In a scientific experiment, Akong’s tokamak lost control and developed n damages along a line (abstractly represented as positions on a number line, with Akong at the origin). The coordinates of the damages are given as \( x_1,x_2,\dots,x_n \). To minimize the power consumption, Jue will repair only m out of these n damages. In order to prevent leakage at the damaged positions, Jue connects every pair among the chosen m damages with a channel.

The cost of a channel connecting two damages at \( x_i \) and \( x_j \) is \( |x_i-x_j| \) (i.e. the absolute difference between the coordinates). The total cost of a repair scheme (i.e. a choice of m damages) is defined as the sum of the costs of all channels connecting the chosen damages. Note that if the chosen damages (in increasing order) are \( a_1,a_2,\dots,a_m \), then the cost can be computed by the formula:

[ Cost = \sum_{1\le i < j \le m} (a_j - a_i) = \sum_{p=1}^{m} (2p - m - 1),a_p. ]

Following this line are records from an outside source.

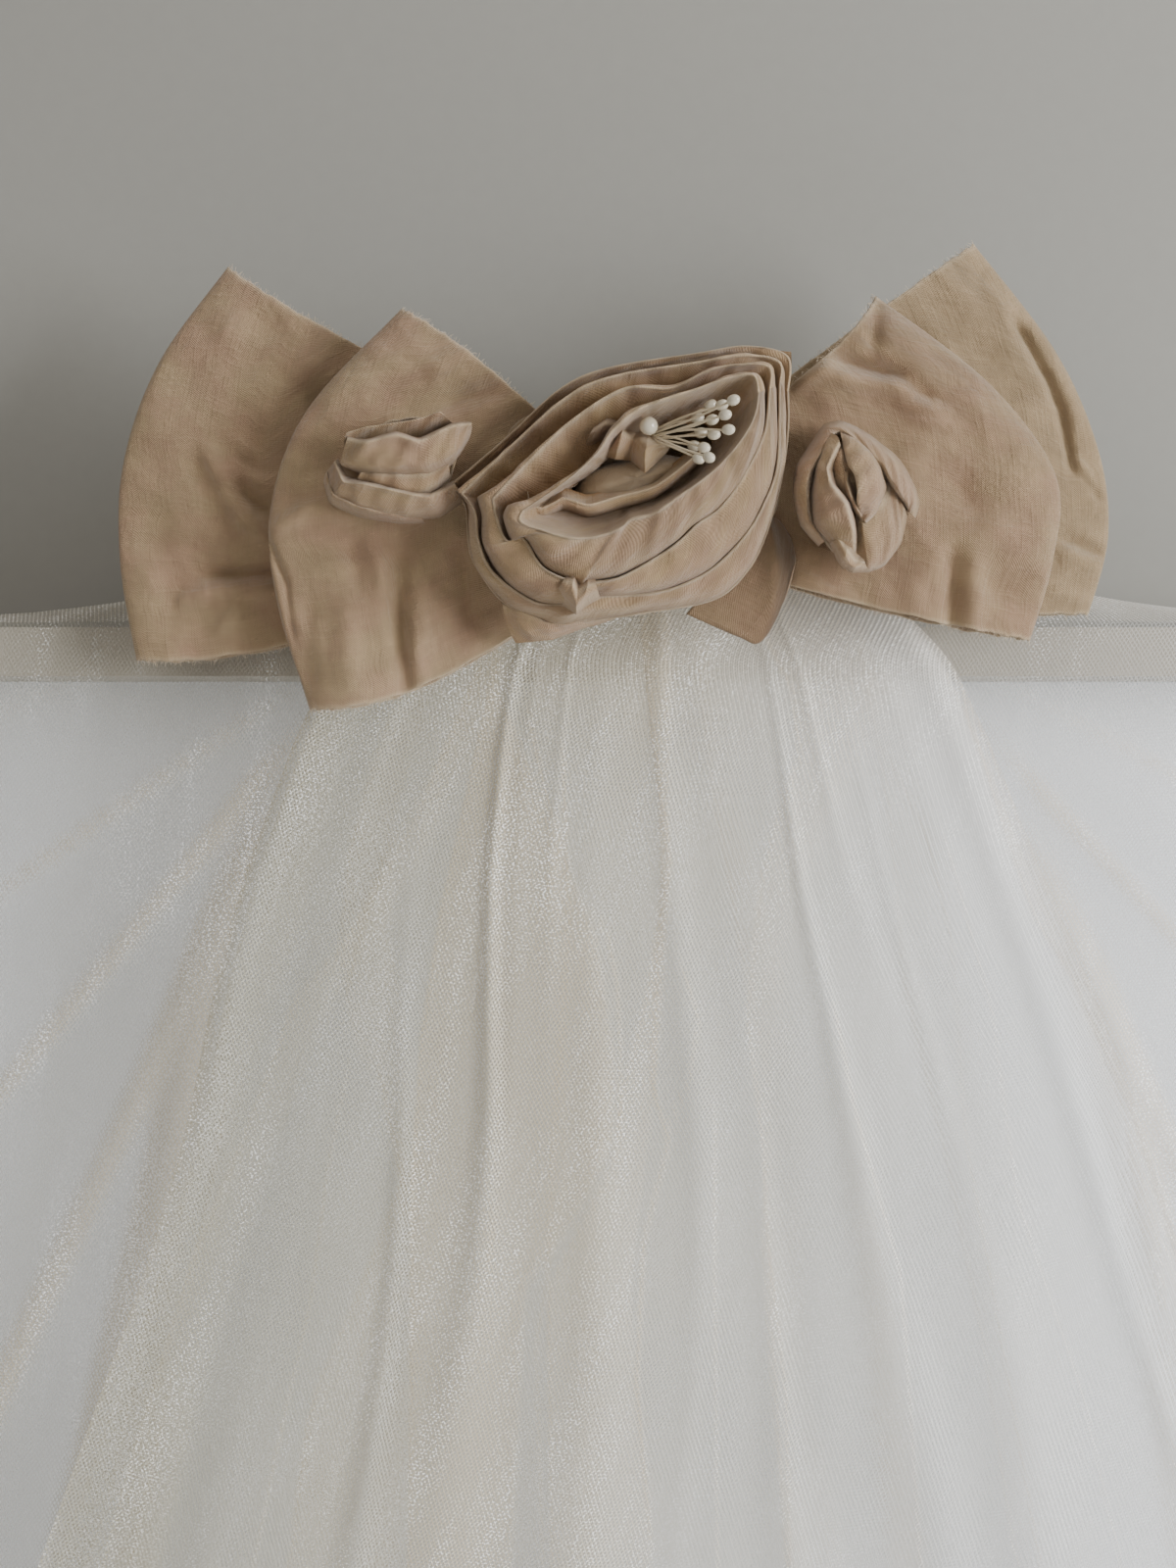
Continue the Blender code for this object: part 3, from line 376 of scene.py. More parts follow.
BUD_FOLDS = {
    "bud_left": {
        "leaf": (
            ((-86, 48.6, -93), (-80, 46.6, -94), (-70, 46, -95), (-61, 46.2, -95), (-53.4, 50, -94),
             (-48.6, 57, -93)),
            ((-87.6, 50, -96), (-80.5, 49, -99), (-71, 49.4, -101.5), (-61.5, 50, -101),
             (-53, 53.4, -99.5), (-47.8, 59.6, -96)),
            ((-87.2, 53.4, -98), (-80.4, 53.6, -101.5), (-71, 55.6, -102.5), (-62.8, 54, -102.4),
             (-53.6, 58.2, -100.8), (-47.6, 61, -97.4)),
            ((-85.8, 57.6, -99), (-80.4, 56.7, -102.8), (-71, 59.1, -104.2), (-63.7, 57.1, -103.4),
             (-54, 61.6, -102.4), (-47.6, 62.4, -98.4)),
            ((-85.4, 58.6, -95), (-80.2, 57.6, -98), (-71, 60, -99), (-63.6, 58.2, -98.4),
             (-54, 62.4, -97.6), (-48, 63, -95.4)),
        ),
        "back_lip": (
            ((-86.8, 52, -91), (-80, 54, -92), (-72, 55, -92), (-64, 56, -92), (-57, 60, -92),
             (-52, 60, -91)),
            ((-86.6, 57, -96.5), (-80, 59, -96), (-72, 60, -96), (-64, 61, -96.4), (-57, 63.4, -97),
             (-52.4, 61, -95)),
            ((-85.8, 59.6, -98), (-80, 61.3, -98), (-72, 62.5, -97.6), (-64, 63.8, -98),
             (-57.4, 66, -98.6), (-53.8, 62.6, -97)),
            ((-84.6, 59, -94), (-79.4, 60.2, -94), (-71.6, 61.4, -94), (-64, 62.4, -94),
             (-58, 64.6, -94.6), (-55.4, 62, -94)),
        ),
        "under_leaf": (
            ((-83, 44, -90), (-75, 41.5, -91), (-68, 39.6, -91), (-60.6, 40, -91), (-54, 46, -90)),
            ((-82.6, 45.6, -95), (-75.4, 44, -97), (-68.4, 42.2, -97.6), (-61, 42.6, -97),
             (-54.4, 48, -95)),
            ((-81.6, 47.4, -95.4), (-75, 46.8, -97.4), (-68, 46.6, -97.8), (-61, 46.8, -97.2),
             (-54.6, 50, -95)),
            ((-80, 49.4, -92), (-74, 49.4, -93), (-68, 49.2, -93), (-61, 49.2, -93), (-55, 51.4, -92)),
        ),
        "crescent": (
            ((-92, 47, -84), (-90.6, 38.6, -85), (-80, 34.2, -86), (-68.8, 32.6, -86), (-57.6, 33.4, -85),
             (-50.6, 38, -84)),
            ((-92, 48, -89), (-89.6, 40.6, -92), (-80, 36.6, -94), (-68, 34.6, -94.4), (-57.8, 35.4, -93),
             (-50.8, 39.6, -88.6)),
            ((-90.6, 49.6, -92), (-87.6, 43.6, -96), (-80, 42, -98), (-66.4, 39.2, -98.6),
             (-59.4, 38.4, -97), (-51.8, 42, -90.6)),
            ((-89.4, 51, -93), (-86.8, 44.8, -97), (-80, 43.9, -99), (-66, 40.8, -99.4),
             (-60.4, 40.4, -97.6), (-52.6, 43.6, -91)),
            ((-88.4, 51.4, -89), (-85.6, 46.4, -91), (-79.4, 45.2, -92), (-66, 42.2, -92),
             (-60, 41.8, -91), (-53, 45, -88)),
        ),
        "crescent_lip": (
            ((-93, 44, -84), (-90.8, 37.6, -84.6), (-82, 33.6, -85.4), (-70, 31.6, -85),
             (-62, 31.8, -84)),
            ((-92.8, 46, -88), (-90.4, 39.6, -91.6), (-82, 35.8, -93), (-71, 33.4, -92),
             (-62.4, 32.8, -88)),
            ((-92, 47.4, -89), (-89.8, 40.8, -92.8), (-81.8, 37, -94.2), (-71, 34.6, -93.2),
             (-62.6, 33.6, -88.6)),
            ((-91, 48, -86), (-88.8, 42, -88), (-81.4, 38, -89), (-71, 35.4, -89), (-63, 34.2, -86)),
        ),
    },
    "bud_right": {
        "left_petal": (
            ((60.4, 59, -90), (57.4, 49, -91), (56.2, 40.6, -92), (57, 31.6, -92), (61.6, 26, -92),
             (66, 17.4, -89)),
            ((62, 59.6, -94), (58.6, 49.6, -97), (58, 40.6, -98.6), (59.6, 32.6, -99),
             (63.6, 26.6, -97.6), (67, 18.4, -92)),
            ((64.4, 58.4, -97), (60.6, 49.6, -99), (61, 42, -101.4), (64.6, 35.6, -102.4),
             (67.4, 28.4, -101), (68.6, 19.6, -94.4)),
            ((65.2, 56.4, -97.4), (61.4, 48.8, -99.6), (62.8, 43.7, -101.8), (67.1, 37.9, -103),
             (69.4, 30, -101.6), (69.6, 20.6, -95)),
            ((65.8, 54.4, -93), (63, 48.2, -95), (64.6, 43, -96), (68.4, 38, -97), (70.2, 30, -96),
             (70.2, 22, -92)),
        ),
        "right_petal": (
            ((64.8, 61, -90), (71.6, 57.2, -91), (76.8, 51.8, -92), (79.4, 43, -92.6), (77, 35, -92),
             (73.4, 31.4, -91)),
            ((65.2, 60.2, -94), (71, 56.2, -97), (75.4, 51, -99), (77.8, 43, -100), (75.8, 36, -99),
             (73, 32, -96)),
            ((65.8, 57.6, -96), (69.4, 53.6, -99), (72.4, 49.4, -101), (74, 43.4, -102), (73, 37.6, -101),
             (71.8, 33.6, -97.4)),
            ((66.2, 54.8, -96), (67.6, 50, -99), (69.6, 46.8, -101), (70.4, 42.6, -102),
             (70.3, 38.4, -101.4), (71, 34.6, -97.6)),
            ((66.8, 53, -92), (68.2, 48.8, -94), (70.4, 45.8, -95), (71.2, 42, -95), (71.2, 38.2, -95),
             (71.6, 35, -93)),
        ),
        "leaf": (
            ((65.6, 48, -92), (65.8, 44, -93), (67, 40, -93.6), (69.4, 35.6, -93), (71.6, 32.4, -92)),
            ((66.4, 48, -96), (66.6, 44, -98.6), (67.8, 40, -99.6), (70, 35.8, -99), (72, 32.6, -95.4)),
            ((67.4, 47.6, -97), (67.6, 44, -99.6), (68.6, 40.6, -100.6), (70.6, 36.6, -100),
             (72.6, 33.2, -96)),
            ((69.2, 46.8, -93), (69.2, 43.4, -95), (70, 40, -96), (71.4, 36.4, -96), (73, 33.4, -93)),
        ),
        "inside": (
            ((60.5, 55, -91), (65, 57, -94), (71.5, 53, -91)),
            ((60.5, 51, -92), (65.6, 51.5, -97), (72.5, 49, -92)),
            ((61.5, 45, -92), (66.6, 45, -97.4), (73.5, 44, -92)),
            ((63.5, 38, -92), (68, 37.5, -96), (74, 37, -92)),
        ),
        "wrap_band": (
            ((58.6, 24.6, -84), (53, 31, -84.6), (50.6, 41, -85), (51.6, 49.4, -85), (55.6, 55.6, -85),
             (60, 62, -84.6), (65, 63.4, -84.6), (71, 61, -85), (77, 57, -85), (83.6, 51.4, -85),
             (88, 43.6, -84.6), (89.6, 38, -84), (88.4, 33.4, -83)),
            ((59.2, 25.4, -88), (53.8, 31.6, -91), (51.6, 41, -93), (52.8, 48.8, -93),
             (56.8, 54.6, -92.6),
             (60.6, 60.8, -92), (65, 62.2, -92), (70.4, 60, -92.6), (76, 56, -93), (82, 50.4, -93),
             (86.4, 43.4, -92), (88.2, 38.2, -90), (87.4, 34.2, -87)),
            ((60.2, 26, -89.6), (55.4, 32.2, -94), (54, 41, -96), (55, 48, -96), (58.4, 53.4, -95.4),
             (61.6, 59.4, -94.4), (65, 60.8, -94), (69.4, 58.8, -94.4), (74.4, 54.8, -95),
             (79.4, 49.4, -95), (83.4, 42.8, -94.6), (86.4, 37.8, -92), (86.4, 35, -88.4)),
            ((60.8, 26.6, -89), (56.4, 32.8, -93), (55.3, 41, -95.4), (56.2, 47.4, -95.4),
             (59.2, 52.6, -95),
             (62.2, 58.6, -94), (65, 59.8, -93.6), (68.8, 58, -94), (73.6, 54, -94.4),
             (78.2, 48.8, -94.4), (82.2, 42.4, -94), (85.6, 37.4, -91.4), (86, 35.2, -88)),
            ((61.4, 27.6, -86), (57.6, 33.4, -88), (56.8, 41, -89), (57.6, 46.8, -89), (60.4, 51.6, -89),
             (63, 57, -89), (65.4, 58, -89), (68.2, 56.6, -89), (72.8, 52.6, -89), (77, 47.8, -89),
             (81, 42, -88.6), (84.4, 37.4, -87), (85.2, 35.8, -86)),
        ),
        "back_petal": (
            ((69, 16.6, -85), (74, 16.8, -85.4), (79, 19, -85.6), (84, 26, -86), (86, 35, -86)),
            ((69.4, 18.4, -90), (74, 18.4, -92), (79, 21, -92), (83, 27.6, -92), (85, 36.4, -90)),
            ((69.6, 26, -91.6), (72.6, 26, -94.6), (76.6, 28, -95), (80.6, 33, -94), (83, 40, -90.6)),
            ((69.8, 33, -92.4), (72, 33, -95), (75, 35, -95), (78.6, 39, -93.6), (80.6, 44, -90.4)),
            ((70.2, 37, -91), (72.6, 37.4, -92.6), (75, 39.6, -92), (77.6, 43, -91), (79, 47, -89)),
        ),
        "tip": (
            ((62, 25.6, -93), (65, 19, -93), (69, 16.6, -93), (74, 17.4, -91)),
            ((63, 26.4, -97.6), (66.2, 21, -99.6), (69.4, 18.4, -98), (73.4, 18.6, -95)),
            ((65, 27, -99), (67.4, 23.6, -100.6), (70, 20.4, -97.4), (72.8, 19.8, -95)),
            ((67, 27.4, -96), (69, 25, -96.6), (70.6, 22.4, -94.4), (72.4, 21, -92)),
        ),
    },
}

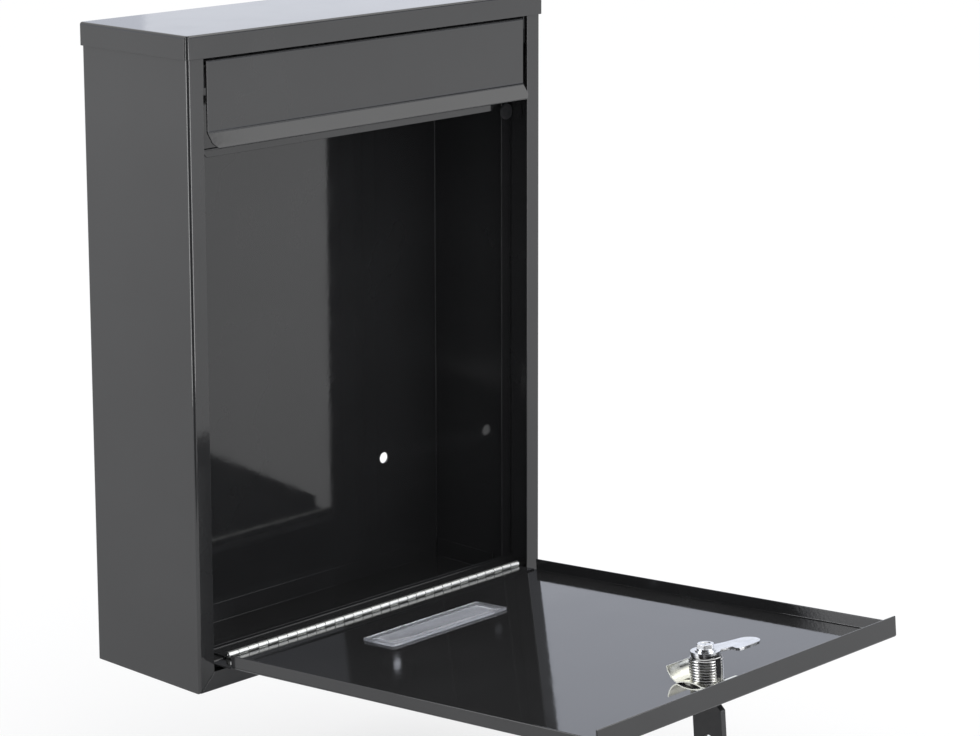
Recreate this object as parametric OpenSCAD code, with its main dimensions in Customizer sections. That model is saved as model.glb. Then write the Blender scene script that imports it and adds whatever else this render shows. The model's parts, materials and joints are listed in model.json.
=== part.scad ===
// Wall mounted letter box in folded sheet steel, with its door let down on a piano hinge.
// The origin is the centre of the four wall holes on the back face, +Y into the wall, +Z up.
// Inside the modules lengths run from the middle of the width, the front edges and the underside.

/* [Box] */
// Width over the side walls
box_w = 261.2; // [240:0.1:320]
// Height over the cap
box_h = 350; // [330:1:420]
// Depth from the front edges to the wall
box_d = 85; // [75:1:120]
// Thickness of the sheet steel
sheet = 1; // [0.8:0.1:1.2]
// Outside radius of the folds
fold_r = 1.5; // [1.4:0.1:3]
// Width of the front edge either side of the opening
edge_w = 10.4; // [8:0.1:14]
// Height of the turned-up front edge of the floor
sill_h = 12.4; // [10:0.1:15]
// Height of the skirt round the cap
skirt_h = 12.5; // [9:0.1:18]
// Width of the hidden flanges that join the sheets
joint_flange = 12; // [8:0.5:15]
// Gap at a welded seam
seam = 0.1; // [0.05:0.01:0.2]

/* [Wall holes] */
// Radius of the wall holes
hole_r = 3.25; // [2.5:0.05:4]
// Distance between the wall holes across the box
hole_span_x = 172; // [120:1:200]
// Distance between the wall holes up the box
hole_span_z = 210; // [160:1:240]

/* [Hinge] */
// Outside radius of the hinge barrel
knuckle_r = 1.75; // [1.6:0.05:2.2]
// Radius of the hinge pin
pin_r = 0.95; // [0.8:0.05:1]
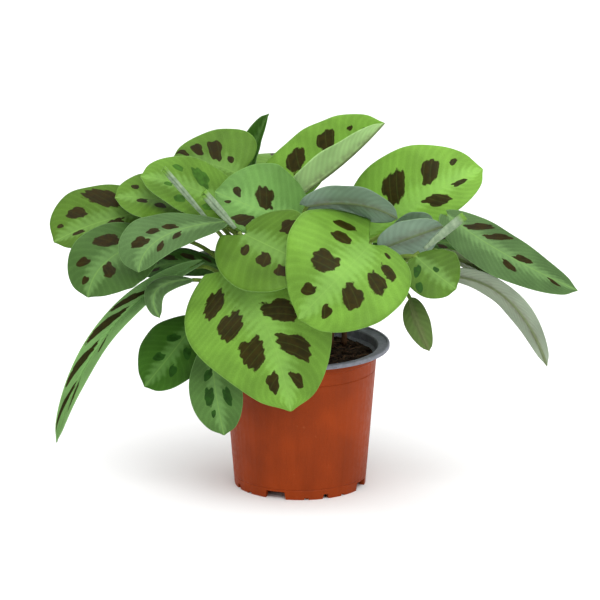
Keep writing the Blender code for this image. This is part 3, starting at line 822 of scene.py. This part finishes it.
def leaf_material():
    """A prayer plant's leaf: spots between a pale feathered middle and a thin pale margin."""
    s = Shader("prayer_plant_leaf", 0.4, Specular_IOR_Level=0.07)
    out, aside, edge = s.stored("out"), s.stored("aside"), s.stored("edge")
    underside, stalk = s.stored("underside"), s.stored("stalk")
    fine, patch, broad = s.noise(1500), s.noise(260), s.noise(45, 2.0)
    wave = s.math("SINE", s.math("MULTIPLY", s.stored("vein"), 2 * math.pi))
    wave01 = s.math("MULTIPLY_ADD", wave, 0.5, 0.5)

    # The blade's own green, mottled, and darker in the furrows between the side veins and lighter on their
    # ridges: painted shade and light.
    green = s.stored("leaf_color", "Color")
    green = s.scaled(green, s.step(broad, 0.25, 0.75, 0.82, 1.16))
    green = s.scaled(green, s.step(wave01, 0.0, 1.0, 0.96, 1.03))
    green = s.scaled(green, s.step(fine, 0.3, 0.7, 0.93, 1.07))

    # The pale band along the midrib runs out along the side veins.
    reach = s.math("MULTIPLY_ADD", wave, 0.05, s.math("MULTIPLY_ADD", patch, 0.35, 0.02))
    band = s.step(s.math("SUBTRACT", out, reach), -0.12, 0.22, 1.0, 0.0)
    pale = s.mix(0.4, s.scaled(green, 1.7), PALE_BAND)
    color = s.mix(s.math("MULTIPLY", band, 0.6), green, pale)

    # The spots, with ragged ends.
    ragged = s.math("MULTIPLY_ADD", s.math("SUBTRACT", patch, 0.5), 0.4, s.stored("spot"))
    ragged = s.math("MULTIPLY_ADD", wave, 0.07, ragged)
    ragged = s.math("MULTIPLY_ADD", s.math("SUBTRACT", fine, 0.5), 0.15, ragged)
    spot = s.step(ragged, -0.02, 0.10)
    spot_color = s.scaled(s.stored("spot_color", "Color"), s.step(patch, 0.3, 0.7, 0.8, 1.35))
    spot_color = s.mix(s.step(wave01, 0.9, 1.0, 0.0, 0.03), spot_color, green)
    color = s.mix(s.math("MULTIPLY", spot, 0.97), color, spot_color)

    # Side veins as thin lighter lines, the midrib and the margin.
    vein = s.math("MULTIPLY", s.step(wave01, 0.93, 1.0), s.step(out, 0.9, 1.0, 0.06, 0.0))
    vein = s.math("MULTIPLY", vein, s.step(spot, 0.0, 1.0, 1.0, 0.25))
    color = s.mix(vein, color, pale)
    midrib = s.step(aside, 0.25, 0.60, 0.42, 0.0)
    color = s.mix(midrib, color, s.mix(0.5, pale, MIDRIB_COLOR))
    margin = s.step(edge, 0.25, 0.75, 0.55, 0.0)
    color = s.mix(margin, color, pale)

    # The underside: silvery, with a purple flush beside the midrib.
    flush = s.math("MULTIPLY", s.step(out, 0.05, 0.5, 1.0, 0.0), s.step(patch, 0.3, 0.7, 0.15, 0.5))
    silver = s.stored("under_color", "Color")
    silver = s.scaled(silver, s.step(broad, 0.3, 0.7, 0.88, 1.12))
    # Painted shade and light: the silver is darker in the grooves of the vein bump and lighter on its
    # ridges.
    silver = s.scaled(silver, s.step(wave01, 0.0, 1.0, 0.94, 1.03))
    silver = s.mix(flush, silver, UNDER_PURPLE)
    silver = s.mix(s.step(aside, 0.6, 1.6, 0.7, 0.0), silver, UNDER_MIDRIB)
    color = s.mix(underside, color, silver)

    # The stalk: green above and brown in the sheath at its foot.
    stalk_color = s.mix(s.step(stalk, 1.35, 1.9), STALK_GREEN, STALK_BROWN)
    stalk_color = s.scaled(stalk_color, s.step(patch, 0.3, 0.7, 0.8, 1.2))
    color = s.mix(s.step(stalk, 0.5, 0.9), color, stalk_color)

    s.bump(s.math("MULTIPLY_ADD", fine, 0.35, wave01), 0.0002, 0.4)
    return s.finish(color, s.step(patch, 0.3, 0.7, 0.36, 0.48))


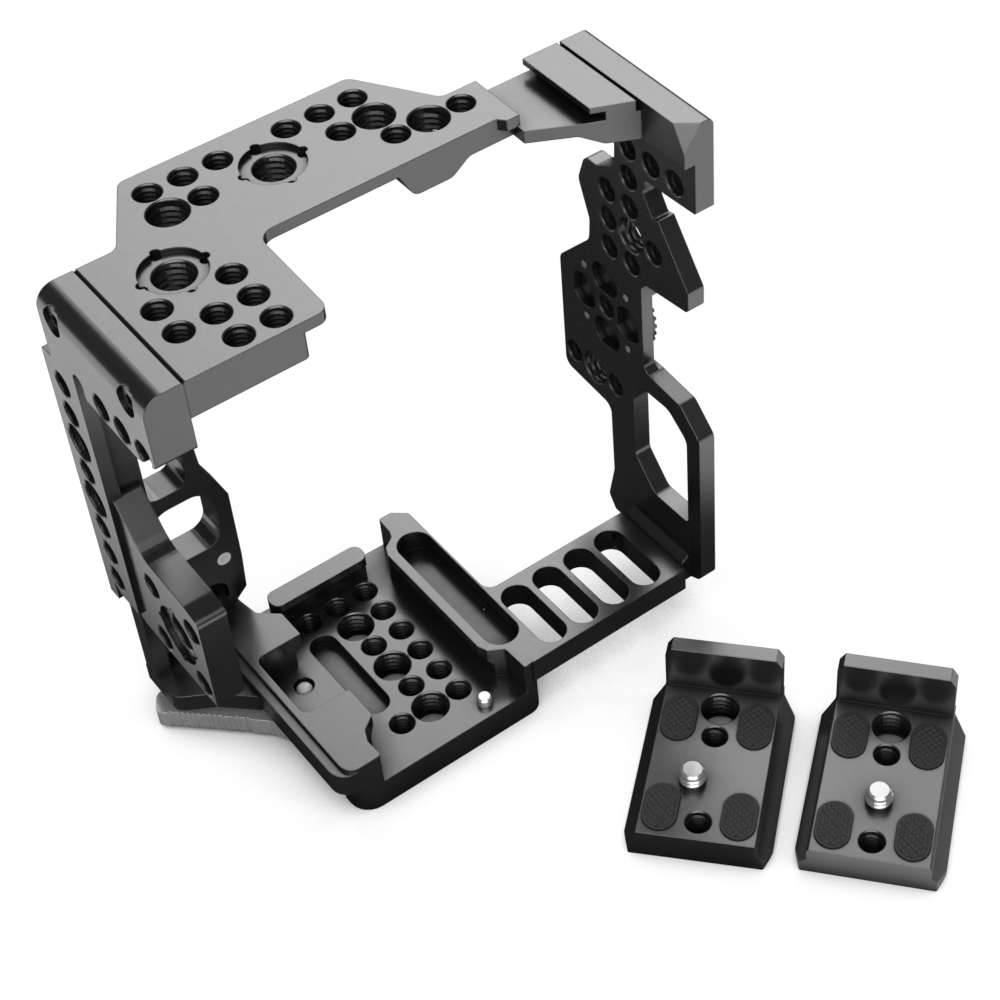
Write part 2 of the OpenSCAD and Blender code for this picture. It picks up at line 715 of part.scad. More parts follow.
module rosette() {
  // A disc with radial teeth on its outer face, left out beside the screws
  teeth = 36;
  color(black) at_rosette() difference() {
    union() {
      cylinder(r = rosette_r, h = rosette_t - tooth_h);
      for (k = [0:teeth - 1]) if (k % 9 != 4 && k % 9 != 5) rotate([0, 0, k * 360 / teeth])
        translate([tooth_in_r, -0.45, rosette_t - 2 * tooth_h]) cube([rosette_r - tooth_in_r - 0.2, 0.9, 2 * tooth_h]);
    }
    translate([0, 0, -1]) cylinder(r = quarter_r, h = rosette_t + 2);
    for (k = [0:3]) rotate([0, 0, 45 + 90 * k]) translate([rosette_screw_off, 0, 0]) {
      translate([0, 0, -1]) cylinder(r = 1 + screw_gap, h = rosette_t + 2, $fn = 24);
      translate([0, 0, rosette_head_z]) cylinder(r = 1.9 + screw_gap, h = 4, $fn = 24);
    }
  }
}

module rosette_screw(k) {
  color(silver) at_rosette() rotate([0, 0, 45 + 90 * k]) translate([rosette_screw_off, 0, rosette_head_z])
    cap_screw(1, rosette_head_z + rosette_x - right_in, 1.9, 1);
}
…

There are many possible ways to choose m damages from the available n points. Jue is interested in the scheme whose total cost is the strictly k-th largest (i.e. when the distinct total cost values are sorted in descending order, the cost at the k-th position). If no such scheme exists, output -1.

inputFormat

The input begins with a line containing three integers \( n, m, k \) where \( 1 \le m \le n \). The next line contains \( n \) integers \( x_1,x_2,\dots,x_n \), representing the coordinates of the damages.

outputFormat

Output a single integer: the total cost of the scheme which is the strictly k-th largest among all valid repair schemes. If no such scheme exists, output -1.

sample

4 2 1
1 3 6 10

9